“ ’Tis Carle, I really think—’tis only Carle, father! I know by the snap of his whip, for no other person ever snapped one like him. Why, Judy, he thinks it time you are making coffee, and has whipped up!”

It was indeed Carle, who came thus unexpectedly upon them, two hours at least sooner than looked for by his master, who had recommended him to stay behind until they had got a fair start, lest some suspicious eye should detect them, and the whole plan be frustrated.

“He! he! he! You got here fust, anyhow,” said the darkey, as he brought his horses to a stand beside them; “though I tried hard to catch up and give young missy a ride. Guess we had better eat breakfast in a hurry and be off, for some of dem nigger ask a great many question last night ’specting de big boxes we load in. But I guess I set ’em on de wrong track, any how. He! he! he!”

A flint was produced and fire struck, and shortly after the air was fragrant with boiling coffee, and a very comfortable breakfast was eaten on the green grass by the spring side; after which, things were quickly put in place, and the little company took the seats arranged for them in the broad, emigrant’s wagon, and sped on as ignorant of their destination as the ancient patriarch journeying on to the “Land of Promise.”
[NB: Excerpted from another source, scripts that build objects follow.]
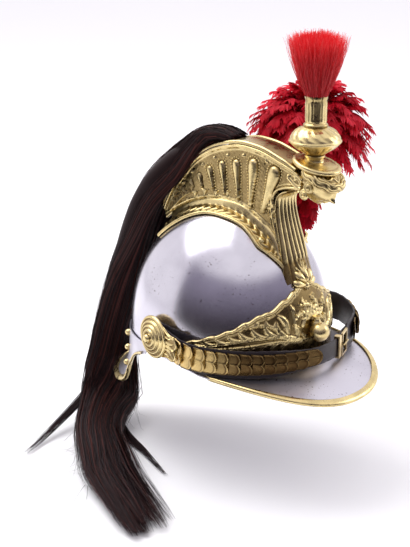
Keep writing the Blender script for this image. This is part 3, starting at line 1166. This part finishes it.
def plume():
    """Round bush, shaft = centre + way * (0.2 + 0.85 t^0.9) - z * droop t^2.2, over a hanging skirt."""
    right = np.array([0.669, -0.743, 0])
    away = np.array([0.743, 0.669, 0])
    n, m = BUSH["feathers"], 40
    k = np.arange(n) + 0.5
    rise = 1 - 1.52 * k / n
    turn = k * math.pi * (3 - math.sqrt(5)) + random.uniform(-0.2, 0.2, n)
    flat = np.sqrt(np.maximum(0, 1 - rise**2))
    way = right * (np.cos(turn) * flat * BUSH["across"])[:, None]
    way = way + away * (np.sin(turn) * flat * BUSH["deep"])[:, None]
    way = way + np.array([0, 0, 1.0]) * (rise * BUSH["tall"])[:, None]
    way = way * random.uniform(0.9, 1.04, (n, 1))
    t = np.linspace(0.02, 1, m)[None, :, None]
    shaft = np.array(BUSH["centre"], float) + way[:, None] * (0.2 + 0.85 * t**0.9)
    bend = np.array([0, 0, 1.0]) * (random.uniform(10, 20, n) * (0.45 + 0.55 * flat))[:, None, None]
    lift = np.array([0, 0, 1.0]) * (10 * flat)[:, None, None] * np.sin(math.pi * t) * 0.8
    shaft = shaft - bend * t**2.2 + lift
    width = 15.0 * np.sin(math.pi * (0.14 + 0.80 * t[..., 0])) ** 0.6 * random.uniform(0.8, 1.1, (n, 1))
    piece = Piece("plume_feathers")
    light = (0.15 + 0.85 * t[..., 0] ** 1.3) * np.ones((n, 1)) * random.uniform(0.7, 1.0, (n, 1))
    barbs_of(piece, shaft, width, light, random.uniform(0, 0.8, n))
    n = 26
    drop = np.linspace(60, 2, n)
    turn = np.arange(n) * 2.4
    go = right * np.cos(turn)[:, None] + away * np.sin(turn)[:, None]
    root = np.stack([82 + 0 * drop, -40 + 0 * drop, 112 + drop], -1)
    reach = 8 + 0.30 * drop
    shaft = root[:, None] + go[:, None] * reach[:, None, None] * t[..., :1] ** 0.7
    shaft[..., 2] -= (18 + 0.1 * drop[:, None]) * t[..., 0] ** 1.8
    width = 8.5 * np.sin(math.pi * (0.14 + 0.80 * t[..., 0])) ** 0.6 * np.ones((n, 1))
    barbs_of(piece, shaft, width, (0.2 + 0.6 * t[..., 0]) * np.ones((n, 1)), random.uniform(0, 0.5, n))
    rise, turn = grid((-88, 88), (0, 360), 30, 37)
    rise, turn = np.radians(rise[:, :-1]), np.radians(turn[:, :-1])
    core = np.array(BUSH["centre"], float) + 0.62 * (
        right * (np.cos(turn) * np.cos(rise) * BUSH["across"])[..., None]
        + away * (np.sin(turn) * np.cos(rise) * BUSH["deep"])[..., None]
        + np.array([0, 0, 1.0]) * (np.sin(rise) * BUSH["tall"])[..., None])
    piece.rings(keep_clear(core), 0.1, 0.0)
    axis = unit(TOP - FOOT)
    line = along([FOOT + axis * 8, TOP + axis * 2, [83, -34, 108], [81, -41, 150], [80, -43, 190]], 50)
    size = np.interp(np.linspace(0, 1, 50), [0, 0.42, 0.55, 0.8, 1], [4.2, 4.2, 8, 15, 18])
    piece.rings(keep_clear(tube(line, size, size, 24, [0, 1.0, 0])), 0.1, 0.0)
    piece.make(RED_FEATHER, "red_feather", "plume")


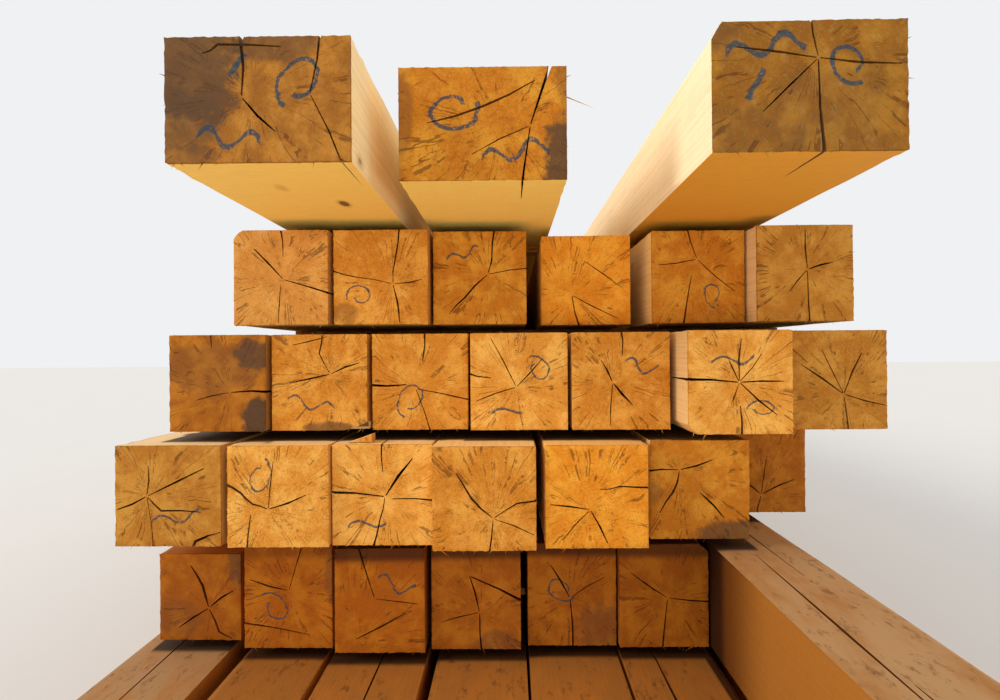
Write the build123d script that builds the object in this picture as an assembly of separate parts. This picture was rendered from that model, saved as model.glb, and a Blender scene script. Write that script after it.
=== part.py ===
from build123d import *
from math import cos, pi, radians, sin
import os

# Sawn sections, in millimetres: squares in the middle courses and one a little stouter, timbers on
# edge in the two lowest courses, a smaller and a narrow one among them, and the flat top beams
square_side = 140.0
edge_width = 130.0
edge_height = 150.0
small_width = 124.0
small_height = 130.0
narrow_width = 121.0
stout_width = 148.0
beam_width = 192.0
beam_height = 130.0

# Lengths that such timber is sold in
square_length = 4000.0
beam_length = 4500.0
long_length = 5000.0

# Cross laths that hold the courses apart, in rows along the stack
lath_thickness = 13.0
lath_width = 50.0
lath_rows = 5
lath_from_end = 150.0
lath_inset = 12.0

# Drying checks: cracks that run out from the heart, as mouth widths at their open end
hair_check = 1.1
open_check = 2.1
wide_check = 3.4
check_depth = 110.0
check_proud = 2.0
check_step = 42.0
check_wander = 1.8
heart_clear = 2.0
check_overlap = 0.7
far_end_turn = 31.0

# Checks along the upper face of timbers that lie in the weather
top_check_depth = 28.0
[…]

For five long, tedious days they went forward as fast as the miserable state of the roads and the jaded condition of the horses would allow, stopping occasionally to refresh themselves by some pleasant stream that crossed their path in the wilderness. They occasionally fell in with some person who questioned them of their journey, and their reply was invariably, “Going north to settle;” but one real Quaker was not thus contented.

“Thee lookest tired friend, wilt thou partake of a brother’s hospitality on thy way? Nay, no refusal, the young woman looketh sick and needeth a night’s rest! Rachel will give her nursing right gladly, for no Friends have crossed our threshold for months.”

It was the third day of their flight, and worn down with fatigue and loss of rest, they could not resist this pressing appeal of the good brother, and accordingly the horses were allowed to stop in front of a large log farm-house on the banks of the Susquehanna.

But the soi disant John Brown had some trouble in sustaining the new character he had assumed, for he not only made laughable blunders in the Quaker dialect, but when questioned of the prosperity and welfare of his brethren in the good city, betrayed an ignorance certainly unwarrantable in a brother; but his host was a shrewd, sensible man, and soon guessed more of his guest’s secret than would have rendered his stay comfortable had he surmised it. But the secret was in safe keeping, and the poor fugitives were loaded with kindness and sent forward on the morrow with the nicest provisions of the dairy for their future necessity.

“Beware of New England Friends,” said their hospitable host, with a sly look, at parting, “or the good Puritans there may send thee back with holes in thy tongue, or minus ears.”

The last two days of their journey were beset with difficulties and dangers. They had forsaken the public way, and their path was literally in the wilderness, and so thickly strewn with obstacles as to render every step tedious and toilsome; but death was behind, and the hope of life before, and so they went forward steadily and patiently.